As long as I was blaming my H for the bulk of the problems in our M, I was blind to any issues in myself that needed fixing. I mean, yeah, they were there, but why should *I* have to go first? It seemed like all I ever did in our M was go first. Dangitall, I wanted HIM to go first with fixing something for a change.

Guess what? Maybe he 'should' have gone first, but shoulds didn't get me anywhere but closer to divorce.

Once I stopped blaming my H, there was this ongoing string of realizations.

"Crap - I screwed *that* up."

"Double crap - I did this other bit wrong, too."

And so on.

So I started working on me. And in particular, working on being someone I could forgive for her failings. And lo and behold, once I had forgiven me, I found I had forgiven him, too.

Where I'm really going with this is about blame, tho.

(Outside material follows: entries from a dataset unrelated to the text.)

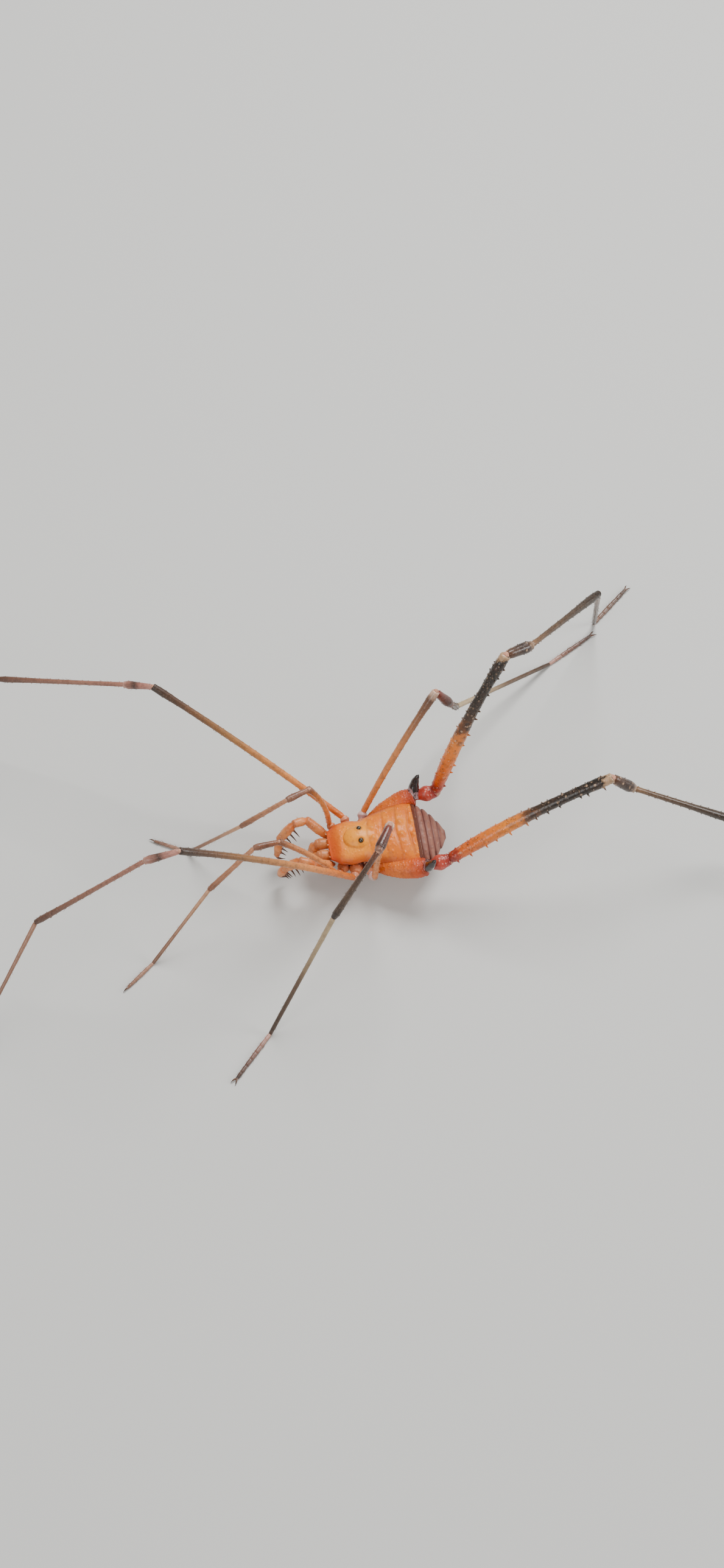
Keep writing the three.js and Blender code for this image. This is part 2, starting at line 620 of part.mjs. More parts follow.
function leg(name) {
  const pair = Number(name.split("_")[1]);
  const side = SIDES[name.split("_")[2]];
  const hind = pair === 4;
  const shape = hind ? HIND : THIN;
  const joints = legJoints(side, pair, POSES[name]);
  const tarsusEnd = joints.pop();
  const femurBow = hind ? HIND_FEMUR_BOW : THIN_FEMUR_BOW;
  const warts = tubercleRows(
    [
      { angle: 115 * side, count: 10, height: 0.34, radius: 0.13, root: 0.42 },
      { angle: -115 * side, count: 9, height: 0.26, radius: 0.12, root: 0.42 },
      { angle: 35 * side, count: 7, height: 0.18, radius: 0.12, root: 0.42 },
      { angle: -35 * side, count: 7, height: 0.18, radius: 0.12, root: 0.42 },
    ],
    femurBow,
  );
  const pieces = [
    legPiece(shape.trochanter, { sides: hind ? 10 : 8 }),
    legPiece(shape.femur, { sides: hind ? 10 : 8, bow: femurBow, spines: hind ? warts : null }),
    legPiece(shape.patella, { sides: hind ? 9 : 8 }),
    legPiece(shape.tibia, { sides: 8 }),
    foot(pair, tarsusEnd),
  ];
  const [trochanter, femur, patella, tibia, tip] = jointedPieces(joints, pieces);
  const body = ["scutum", "belly", "coxa_4_" + name.split("_")[2], ...(hind ? RINGS : [])];
  const hips = hind ? HIND_HIP_CLEARANCES.map((move) => placed.get(body[2]).translate(move)) : [];
  const cleared = hips.reduce((left, hip) => left.subtract(hip), trochanter);
  addNode(name + "_trochanter", cleared, "trochanter", body);
  addNode(name + "_femur", femur, hind ? "hind_femur" : LEG_COLOURS.femur, body);
  addNode(name + "_patella", patella, LEG_COLOURS.patella);
  addNode(name + "_tibia", tibia, LEG_COLOURS.tibia);
  addNode(name + "_foot", tip, LEG_COLOURS.foot);
}

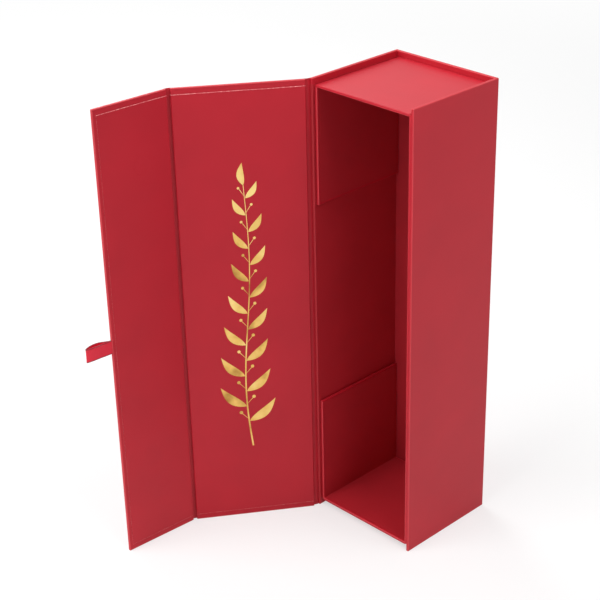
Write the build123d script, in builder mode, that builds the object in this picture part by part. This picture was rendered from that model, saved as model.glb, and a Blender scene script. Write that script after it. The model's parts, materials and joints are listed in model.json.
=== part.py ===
from build123d import *
import math
import os

os.makedirs("parts", exist_ok=True)

# A tall, book-style gift box for a bottle, standing on its end with the lid and flap open.
# X runs across the mouth, from the spine wall (-X) to the front wall (+X).
# The mouth faces -Y and the base wall is at +Y. Z is up, and z = 0 is the floor.

# Driving sizes of the erected box, in millimetres
box_height = 350.0
box_width = 95.0
box_depth = 87.0
flap_width = 61.5

# Materials of the covered boards
board = 1.8
paper = 0.2
bare_panel = board + 2 * paper
lined_panel = board + 3 * paper
turn_in = 15.0
lining_inset = 4.5

# The case: the panels' top and bottom edges stand past the end walls by the rim
rim = 4.3
mouth_y = -box_depth / 2
back_y = box_depth / 2
spine_x = -box_width / 2
front_x = box_width / 2
corner_round = 0.5
spine_overlap = 1.0
spine_mouth_y = mouth_y - spine_overlap

# The hinge folds: a laminated paper strip bends in its middle layer, beside the boards' outer faces
closed_gap = 0.3
fold_inset = paper
hinge_paper = 2 * paper
spine_to_fold = 1.5
lid_to_fold = 2.6
flap_to_fold = 1.6
fold_bend = 3.0
free_edge_inset = 3.0
lid_fold_x = spine_x + fold_inset
lid_fold_y = mouth_y - closed_gap - lined_panel + fold_inset
lid_pitch = box_width + closed_gap + lined_panel - 2 * fold_inset
lid_start = lid_to_fold
lid_end = lid_pitch - lid_to_fold
flap_start = flap_to_fold
flap_end = flap_width

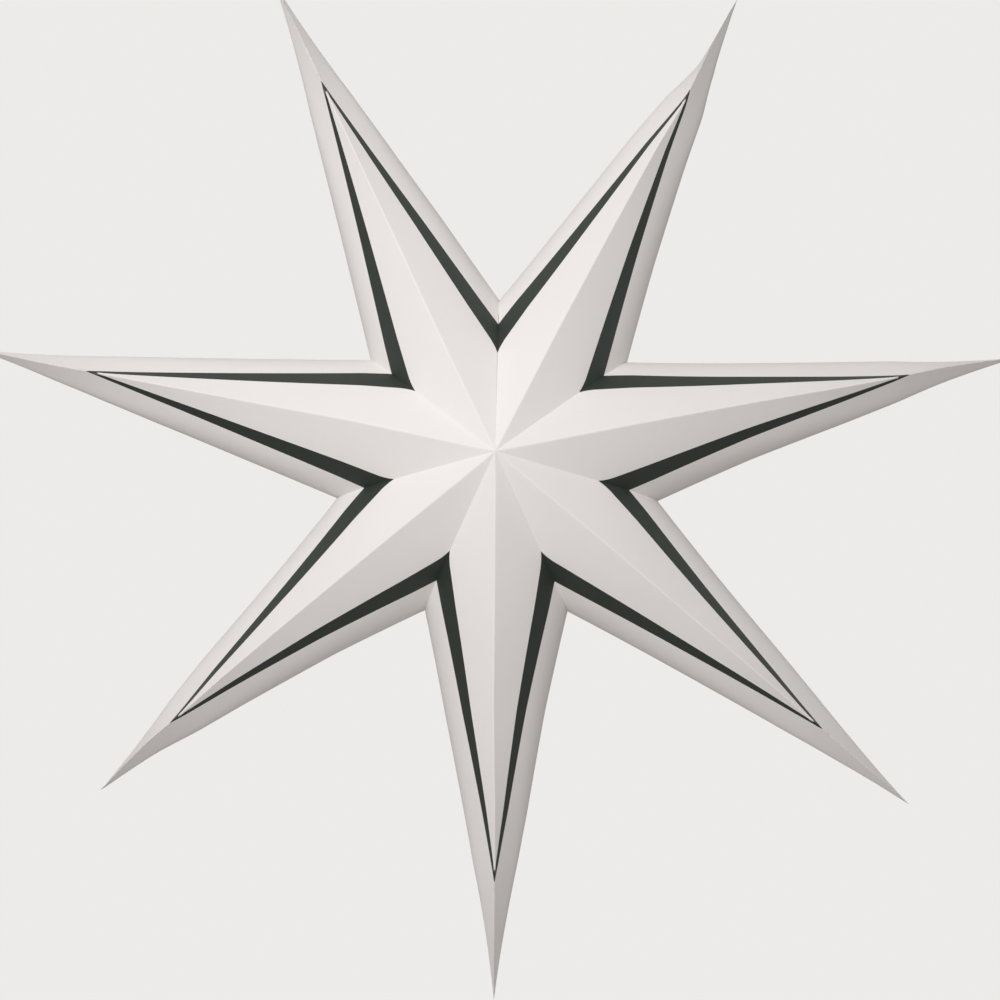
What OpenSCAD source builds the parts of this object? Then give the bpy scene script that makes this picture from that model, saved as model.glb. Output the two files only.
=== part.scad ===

The more energy you put into blaming your WAS, the longer you'll be blind to anything on your side that might be standing in the way of progress.

Please note that I am not defending WAS. What I am saying is that for a whole lot of WAS, there were valid reasons why they left. If you want the WAS to come back, eliminate any valid reasons for their departure.

Edit: Oh yeah. And what am I doing now in trying to get my H back? Going first. I think it's 25mlc who has a quote in her sig that reads, "I'd rather be happy than right."

Last edited by Dia; 08/27/09 11:19 PM.

The trouble with having an open mind is that people put things in it.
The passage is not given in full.